--- START OF COLLECTED MATERIAL ---
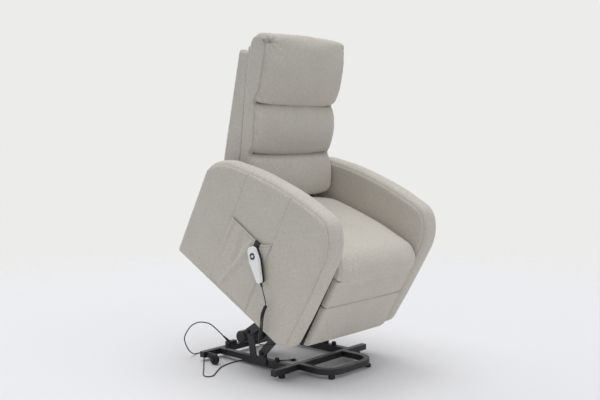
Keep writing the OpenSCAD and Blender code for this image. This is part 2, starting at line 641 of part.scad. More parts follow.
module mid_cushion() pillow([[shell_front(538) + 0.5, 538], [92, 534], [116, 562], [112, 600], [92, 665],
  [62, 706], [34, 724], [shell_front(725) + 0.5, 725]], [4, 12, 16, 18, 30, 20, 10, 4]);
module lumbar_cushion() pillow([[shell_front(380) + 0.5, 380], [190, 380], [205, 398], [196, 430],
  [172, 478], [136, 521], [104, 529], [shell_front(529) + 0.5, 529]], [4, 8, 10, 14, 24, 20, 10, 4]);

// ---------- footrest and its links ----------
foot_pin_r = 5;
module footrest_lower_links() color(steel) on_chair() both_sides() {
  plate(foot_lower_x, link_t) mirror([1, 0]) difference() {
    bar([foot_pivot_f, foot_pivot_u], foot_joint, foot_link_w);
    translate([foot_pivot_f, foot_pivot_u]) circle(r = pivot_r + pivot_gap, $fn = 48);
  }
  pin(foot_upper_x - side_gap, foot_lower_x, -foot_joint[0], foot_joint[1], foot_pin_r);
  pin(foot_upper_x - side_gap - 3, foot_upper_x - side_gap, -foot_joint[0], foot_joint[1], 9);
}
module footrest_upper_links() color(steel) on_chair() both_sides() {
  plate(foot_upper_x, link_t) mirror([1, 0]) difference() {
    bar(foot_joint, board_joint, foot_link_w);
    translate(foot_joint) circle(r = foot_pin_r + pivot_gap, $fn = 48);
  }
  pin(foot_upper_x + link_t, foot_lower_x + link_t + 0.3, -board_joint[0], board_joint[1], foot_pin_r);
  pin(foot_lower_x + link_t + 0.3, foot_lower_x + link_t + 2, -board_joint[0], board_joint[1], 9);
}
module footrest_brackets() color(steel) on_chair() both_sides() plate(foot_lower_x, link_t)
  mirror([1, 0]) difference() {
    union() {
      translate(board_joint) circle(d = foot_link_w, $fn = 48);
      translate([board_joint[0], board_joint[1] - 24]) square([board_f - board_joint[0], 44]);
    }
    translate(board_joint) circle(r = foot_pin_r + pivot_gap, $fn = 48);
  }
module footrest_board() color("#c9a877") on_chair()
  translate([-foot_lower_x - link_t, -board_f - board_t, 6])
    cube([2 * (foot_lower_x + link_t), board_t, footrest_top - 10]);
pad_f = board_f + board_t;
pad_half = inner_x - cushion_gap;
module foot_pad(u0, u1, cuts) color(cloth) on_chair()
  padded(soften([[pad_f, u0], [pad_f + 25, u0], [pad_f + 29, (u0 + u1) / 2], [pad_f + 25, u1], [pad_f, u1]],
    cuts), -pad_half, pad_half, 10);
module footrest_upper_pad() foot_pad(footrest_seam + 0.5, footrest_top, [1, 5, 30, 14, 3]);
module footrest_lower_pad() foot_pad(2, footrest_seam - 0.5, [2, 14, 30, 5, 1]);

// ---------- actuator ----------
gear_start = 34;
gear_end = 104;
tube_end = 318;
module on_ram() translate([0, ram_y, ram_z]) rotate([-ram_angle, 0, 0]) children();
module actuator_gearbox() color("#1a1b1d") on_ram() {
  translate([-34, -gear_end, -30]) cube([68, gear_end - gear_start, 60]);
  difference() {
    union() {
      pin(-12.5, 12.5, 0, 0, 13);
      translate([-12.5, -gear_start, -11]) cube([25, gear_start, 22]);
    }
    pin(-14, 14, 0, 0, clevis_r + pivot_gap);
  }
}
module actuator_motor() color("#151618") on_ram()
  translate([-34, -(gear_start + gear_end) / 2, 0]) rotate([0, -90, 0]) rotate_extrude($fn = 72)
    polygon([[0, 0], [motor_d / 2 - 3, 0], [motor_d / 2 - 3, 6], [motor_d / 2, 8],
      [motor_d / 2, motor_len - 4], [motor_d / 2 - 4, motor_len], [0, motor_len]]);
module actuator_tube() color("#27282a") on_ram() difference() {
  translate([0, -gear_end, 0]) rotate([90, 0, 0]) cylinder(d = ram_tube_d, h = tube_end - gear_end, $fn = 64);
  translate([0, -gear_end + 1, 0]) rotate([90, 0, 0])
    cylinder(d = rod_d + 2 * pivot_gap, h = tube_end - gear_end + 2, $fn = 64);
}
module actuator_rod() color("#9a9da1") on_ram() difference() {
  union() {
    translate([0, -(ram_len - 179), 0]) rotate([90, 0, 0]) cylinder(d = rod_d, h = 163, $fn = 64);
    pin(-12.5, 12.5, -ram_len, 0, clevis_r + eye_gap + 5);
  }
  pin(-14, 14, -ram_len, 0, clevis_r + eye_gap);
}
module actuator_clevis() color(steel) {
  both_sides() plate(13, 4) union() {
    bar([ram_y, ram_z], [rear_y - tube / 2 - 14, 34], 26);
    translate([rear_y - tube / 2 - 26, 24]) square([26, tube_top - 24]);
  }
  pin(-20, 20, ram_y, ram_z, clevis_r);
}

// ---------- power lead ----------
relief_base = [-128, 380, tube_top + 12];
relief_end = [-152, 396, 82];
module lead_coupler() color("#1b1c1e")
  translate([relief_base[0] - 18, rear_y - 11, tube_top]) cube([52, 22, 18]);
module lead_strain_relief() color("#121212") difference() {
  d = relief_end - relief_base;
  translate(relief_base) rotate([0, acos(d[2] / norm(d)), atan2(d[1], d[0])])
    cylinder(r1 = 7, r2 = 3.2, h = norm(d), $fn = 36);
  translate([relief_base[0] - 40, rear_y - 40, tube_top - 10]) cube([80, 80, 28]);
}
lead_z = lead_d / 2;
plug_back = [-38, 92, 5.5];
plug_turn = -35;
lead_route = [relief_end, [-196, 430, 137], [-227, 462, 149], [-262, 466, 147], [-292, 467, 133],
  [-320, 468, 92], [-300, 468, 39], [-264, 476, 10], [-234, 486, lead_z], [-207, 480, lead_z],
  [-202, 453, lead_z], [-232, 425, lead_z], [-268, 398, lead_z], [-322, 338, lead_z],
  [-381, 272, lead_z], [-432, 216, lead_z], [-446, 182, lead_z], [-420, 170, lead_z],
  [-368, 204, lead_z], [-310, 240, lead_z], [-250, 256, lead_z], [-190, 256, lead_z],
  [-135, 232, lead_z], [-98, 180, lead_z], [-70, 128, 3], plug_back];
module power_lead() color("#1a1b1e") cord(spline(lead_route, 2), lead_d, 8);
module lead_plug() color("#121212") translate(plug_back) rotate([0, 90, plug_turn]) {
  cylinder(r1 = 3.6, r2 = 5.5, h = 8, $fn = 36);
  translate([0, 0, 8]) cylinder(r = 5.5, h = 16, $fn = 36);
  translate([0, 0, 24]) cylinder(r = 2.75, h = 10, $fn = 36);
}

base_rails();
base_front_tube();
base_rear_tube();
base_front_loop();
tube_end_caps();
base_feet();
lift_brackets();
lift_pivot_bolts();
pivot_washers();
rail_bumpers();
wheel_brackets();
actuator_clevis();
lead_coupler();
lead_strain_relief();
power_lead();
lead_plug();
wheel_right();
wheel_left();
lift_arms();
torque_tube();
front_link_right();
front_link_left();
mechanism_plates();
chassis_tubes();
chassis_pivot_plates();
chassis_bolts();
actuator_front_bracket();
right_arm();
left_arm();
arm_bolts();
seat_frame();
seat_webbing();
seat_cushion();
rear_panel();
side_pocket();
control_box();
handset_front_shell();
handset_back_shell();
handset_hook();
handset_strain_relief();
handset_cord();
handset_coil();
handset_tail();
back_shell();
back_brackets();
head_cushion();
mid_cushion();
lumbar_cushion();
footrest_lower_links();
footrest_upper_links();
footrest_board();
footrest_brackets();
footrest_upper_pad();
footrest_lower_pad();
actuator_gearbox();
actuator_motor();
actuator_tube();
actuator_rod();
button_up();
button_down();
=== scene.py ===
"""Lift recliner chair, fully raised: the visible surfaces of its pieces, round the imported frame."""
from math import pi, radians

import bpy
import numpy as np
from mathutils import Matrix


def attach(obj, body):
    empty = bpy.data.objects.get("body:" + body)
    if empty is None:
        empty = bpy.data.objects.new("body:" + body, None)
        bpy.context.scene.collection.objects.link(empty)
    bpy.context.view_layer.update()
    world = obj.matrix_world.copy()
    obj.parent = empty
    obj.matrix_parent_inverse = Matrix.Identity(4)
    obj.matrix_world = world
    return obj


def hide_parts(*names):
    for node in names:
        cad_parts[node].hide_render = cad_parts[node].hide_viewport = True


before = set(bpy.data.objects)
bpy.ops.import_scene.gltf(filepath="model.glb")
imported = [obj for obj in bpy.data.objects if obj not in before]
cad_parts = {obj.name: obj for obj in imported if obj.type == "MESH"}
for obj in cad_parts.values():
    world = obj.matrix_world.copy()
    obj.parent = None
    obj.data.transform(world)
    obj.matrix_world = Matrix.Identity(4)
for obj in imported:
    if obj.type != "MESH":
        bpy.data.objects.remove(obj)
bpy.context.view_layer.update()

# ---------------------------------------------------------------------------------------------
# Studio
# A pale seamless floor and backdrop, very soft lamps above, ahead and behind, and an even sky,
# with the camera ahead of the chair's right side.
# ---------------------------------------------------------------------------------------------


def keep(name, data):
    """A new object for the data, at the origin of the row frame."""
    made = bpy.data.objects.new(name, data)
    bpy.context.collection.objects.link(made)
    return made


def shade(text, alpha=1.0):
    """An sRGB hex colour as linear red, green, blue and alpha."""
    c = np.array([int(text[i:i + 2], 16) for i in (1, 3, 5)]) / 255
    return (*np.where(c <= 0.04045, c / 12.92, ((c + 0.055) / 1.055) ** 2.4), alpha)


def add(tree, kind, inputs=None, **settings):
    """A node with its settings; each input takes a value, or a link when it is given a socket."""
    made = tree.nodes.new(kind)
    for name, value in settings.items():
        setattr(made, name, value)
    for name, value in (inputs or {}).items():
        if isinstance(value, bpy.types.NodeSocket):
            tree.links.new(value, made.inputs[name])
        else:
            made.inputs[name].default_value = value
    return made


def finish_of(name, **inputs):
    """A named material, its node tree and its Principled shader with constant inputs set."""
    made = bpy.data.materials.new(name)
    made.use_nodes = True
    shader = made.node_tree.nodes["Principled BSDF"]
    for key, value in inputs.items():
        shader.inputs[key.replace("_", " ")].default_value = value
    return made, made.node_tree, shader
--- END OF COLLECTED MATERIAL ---
Reproduce the lines exactly, taking as the first line the one with "base_rails();" and as the last line the one with "before = set(bpy.data.objects)", and include nothing else.

base_rails();
base_front_tube();
base_rear_tube();
base_front_loop();
tube_end_caps();
base_feet();
lift_brackets();
lift_pivot_bolts();
pivot_washers();
rail_bumpers();
wheel_brackets();
actuator_clevis();
lead_coupler();
lead_strain_relief();
power_lead();
lead_plug();
wheel_right();
wheel_left();
lift_arms();
torque_tube();
front_link_right();
front_link_left();
mechanism_plates();
chassis_tubes();
chassis_pivot_plates();
chassis_bolts();
actuator_front_bracket();
right_arm();
left_arm();
arm_bolts();
seat_frame();
seat_webbing();
seat_cushion();
rear_panel();
side_pocket();
control_box();
handset_front_shell();
handset_back_shell();
handset_hook();
handset_strain_relief();
handset_cord();
handset_coil();
handset_tail();
back_shell();
back_brackets();
head_cushion();
mid_cushion();
lumbar_cushion();
footrest_lower_links();
footrest_upper_links();
footrest_board();
footrest_brackets();
footrest_upper_pad();
footrest_lower_pad();
actuator_gearbox();
actuator_motor();
actuator_tube();
actuator_rod();
button_up();
button_down();
=== scene.py ===
"""Lift recliner chair, fully raised: the visible surfaces of its pieces, round the imported frame."""
from math import pi, radians

import bpy
import numpy as np
from mathutils import Matrix


def attach(obj, body):
    empty = bpy.data.objects.get("body:" + body)
    if empty is None:
        empty = bpy.data.objects.new("body:" + body, None)
        bpy.context.scene.collection.objects.link(empty)
    bpy.context.view_layer.update()
    world = obj.matrix_world.copy()
    obj.parent = empty
    obj.matrix_parent_inverse = Matrix.Identity(4)
    obj.matrix_world = world
    return obj


def hide_parts(*names):
    for node in names:
        cad_parts[node].hide_render = cad_parts[node].hide_viewport = True


before = set(bpy.data.objects)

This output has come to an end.